>> BEGIN Supplied information

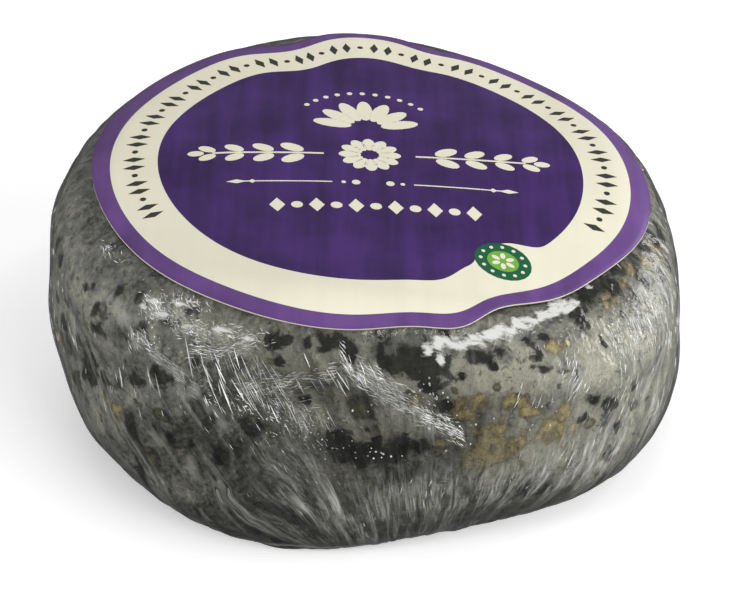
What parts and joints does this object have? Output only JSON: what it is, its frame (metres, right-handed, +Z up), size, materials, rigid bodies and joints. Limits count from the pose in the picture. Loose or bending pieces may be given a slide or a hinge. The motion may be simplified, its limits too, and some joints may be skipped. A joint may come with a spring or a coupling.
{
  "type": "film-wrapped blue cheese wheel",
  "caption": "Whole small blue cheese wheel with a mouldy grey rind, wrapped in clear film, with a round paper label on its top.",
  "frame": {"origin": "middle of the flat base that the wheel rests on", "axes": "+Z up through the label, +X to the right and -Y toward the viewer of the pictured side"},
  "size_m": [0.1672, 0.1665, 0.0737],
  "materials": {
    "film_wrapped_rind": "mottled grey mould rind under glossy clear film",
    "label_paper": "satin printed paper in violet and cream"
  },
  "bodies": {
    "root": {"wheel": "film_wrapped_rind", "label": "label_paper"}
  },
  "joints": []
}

>> END Supplied information

▶ The problem
Print the whole listing exactly as it is.

▶ Exercise result
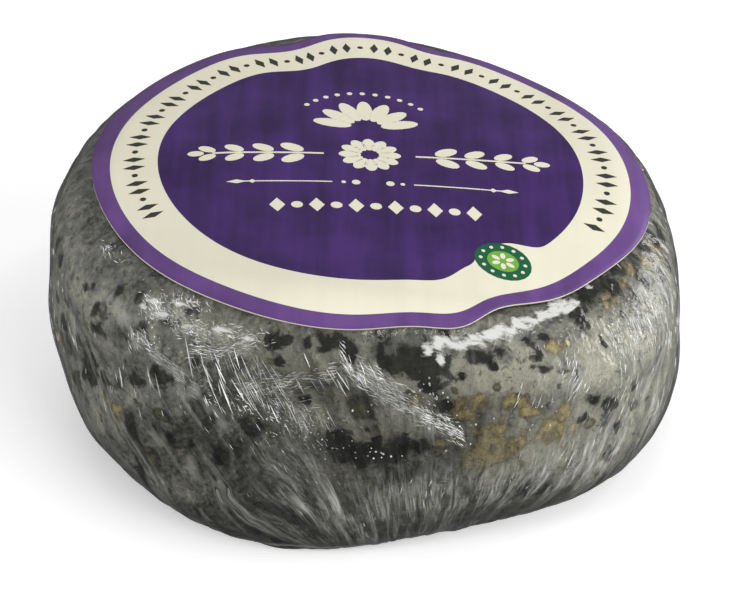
What parts and joints does this object have? Output only JSON: what it is, its frame (metres, right-handed, +Z up), size, materials, rigid bodies and joints. Limits count from the pose in the picture. Loose or bending pieces may be given a slide or a hinge. The motion may be simplified, its limits too, and some joints may be skipped. A joint may come with a spring or a coupling.
{
  "type": "film-wrapped blue cheese wheel",
  "caption": "Whole small blue cheese wheel with a mouldy grey rind, wrapped in clear film, with a round paper label on its top.",
  "frame": {"origin": "middle of the flat base that the wheel rests on", "axes": "+Z up through the label, +X to the right and -Y toward the viewer of the pictured side"},
  "size_m": [0.1672, 0.1665, 0.0737],
  "materials": {
    "film_wrapped_rind": "mottled grey mould rind under glossy clear film",
    "label_paper": "satin printed paper in violet and cream"
  },
  "bodies": {
    "root": {"wheel": "film_wrapped_rind", "label": "label_paper"}
  },
  "joints": []
}